An anonymous reader quotes a report from Ars Technica: The federal judge who presided over the Google-Oracle API copyright infringement trial excoriated one of Oracle's lawyers Thursday for disclosing confidential information in open court earlier this year. The confidential information included financial figures stating that Google generated $31 billion in revenue and $22 billion in profits from the Android operating system in the wake of its 2008 debut. The Oracle attorney, Annette Hurst, also revealed another trade secret: Google paid Apple $1 billion in 2014 to include Google search on iPhones. Judge William Alsup of San Francisco has been presiding over the copyright infringement trial since 2010, when Oracle lodged a lawsuit claiming that Google's Android operating system infringed Oracle's Java APIs. After two trials and various trips to the appellate courts, a San Francisco federal jury concluded in May that Google's use of the APIs amounted to fair use. Oracle's motion before Alsup for a third trial is pending. Oracle argues that Google tainted the verdict by concealing a plan to extend Android on desktop and laptop computers. As this legal saga was playing out, Hurst blurted out the confidential figures during a January 14 pre-trial hearing, despite those numbers being protected by a court order. The transcript of that proceeding has been erased from the public record. But the genie is out of the bottle. Google lodged a motion (PDF) for sanctions and a contempt finding against Hurst for unveiling a closely guarded secret of the mobile phone wars. During a hearing on that motion Thursday, Judge Alsup had a back-and-forth with Hurst's attorney, former San Francisco U.S. Attorney Melinda Haag. According to the San Francisco legal journal The Recorder, Haag said that her client Hurst -- of the law firm Orrick, Herrington and Sutcliffe -- should not be sanctioned because of "one arguable mistake made through the course of a very complex litigation."

1 of 68 comments (clear)

  1. Oracle playing dirty? You don't say! by Anonymous Coward · · Score: 2, Interesting

    I would not put them past this legal strategy:

    Use litigation to obtain proprietary information.

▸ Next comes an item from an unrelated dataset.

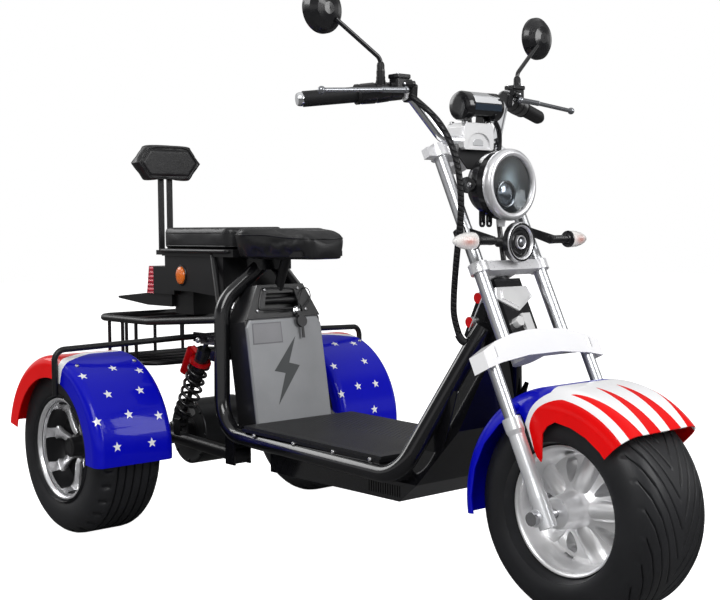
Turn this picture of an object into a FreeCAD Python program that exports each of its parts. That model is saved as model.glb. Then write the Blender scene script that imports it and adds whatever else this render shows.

    Leak a little to get Google nervous.

    Use that as leverage to help force a settlement.

    Illegal? Absolutely. But they'll probably get away with it.

    You all know Oracle's real motives, right? Oracle's products won't scale in to to the truly world scale big data future without patents that Google controls. Google's been there since day one. Oracle's products are great, but they won't be 10 years form now.

    Their existence is at stake. They will do anything to get cross-licenses from Google.